Is LIC safe for investment?
LIC is 100% safe — it is backed by the Government of India and has never defaulted on a policy. The question is not safety but returns. LIC's term plans (Jeevan Amar, Tech Term) are excellent value. The issue is specifically with endowment/money-back plans where the investment component earns only 5–6% when markets can deliver 12%+ over long periods.
Can I surrender my LIC policy?
Yes, but surrender values are low in the first few years. After 3 years, LIC pays a guaranteed surrender value (30–50% of total premiums paid). After 5+ years, the special surrender value is higher. Calculate whether the surrender value + redirected SIP returns beat continuing the policy to maturity. For policies older than 15 years, completing them is usually better.
What is the best term insurance in India 2026?
Top-rated term plans: LIC Tech Term (government-backed trust), HDFC Life Click 2 Protect (highest claim settlement ratio among private), ICICI Pru iProtect Smart, and Max Life Smart Secure Plus.
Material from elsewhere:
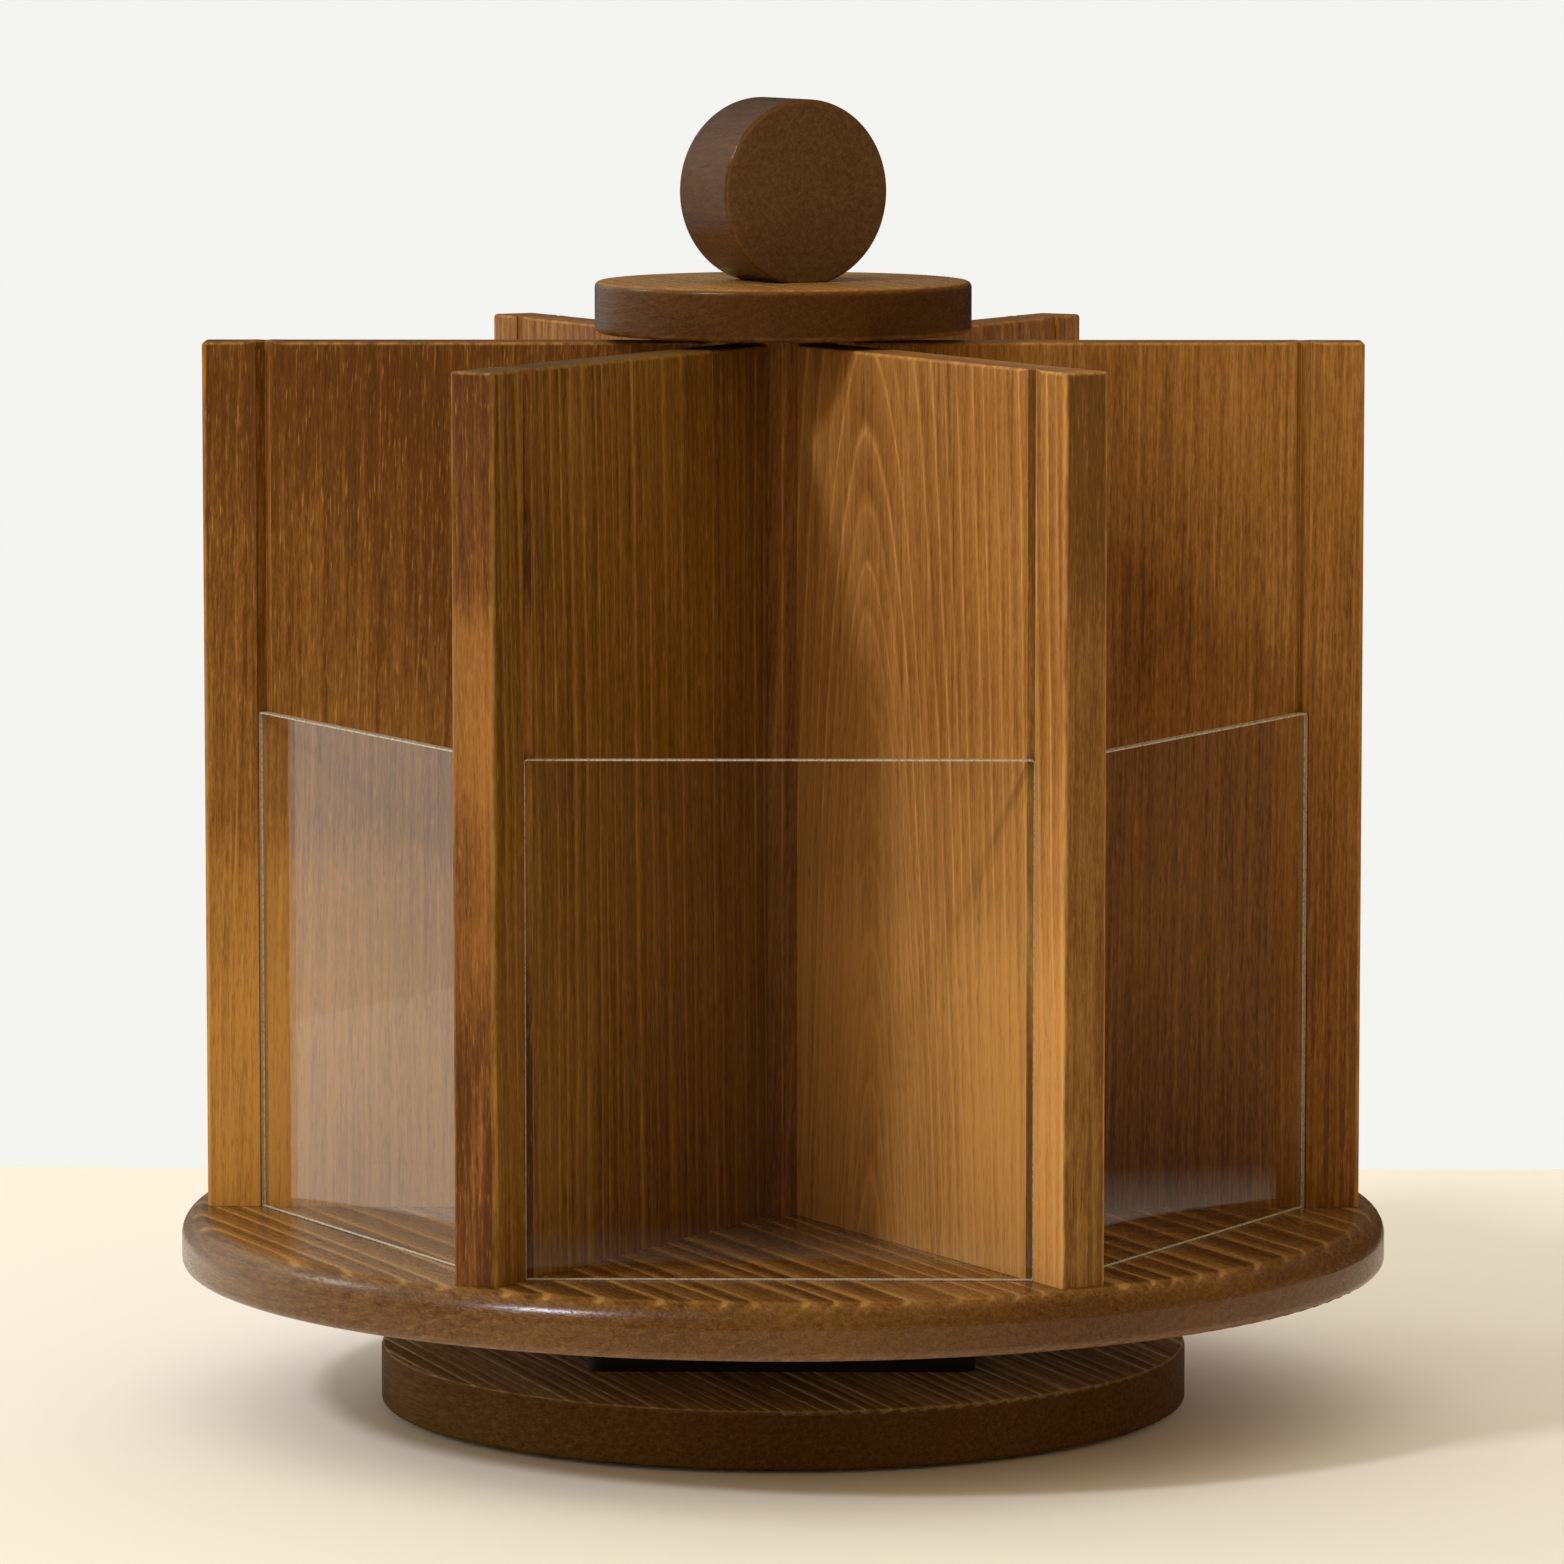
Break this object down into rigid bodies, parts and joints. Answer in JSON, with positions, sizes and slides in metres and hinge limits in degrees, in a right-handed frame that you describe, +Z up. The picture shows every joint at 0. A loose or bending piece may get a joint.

Compare premiums on PolicyBazaar — for a 30-year-old non-smoker wanting ₹1 Cr cover for 30 years, premiums range from ₹8,000 to ₹12,000/year.
How much life insurance do I actually need?
Standard rule: 10–15× your annual income. If your CTC is ₹10 lakh, you need ₹1–1.5 crore of cover. This ensures your family can replace your income for 10–15 years using the insurance corpus invested in FDs or debt funds. Most working Indians are drastically underinsured — a ₹5 lakh endowment plan on a ₹10 lakh salary is just 0.5× income.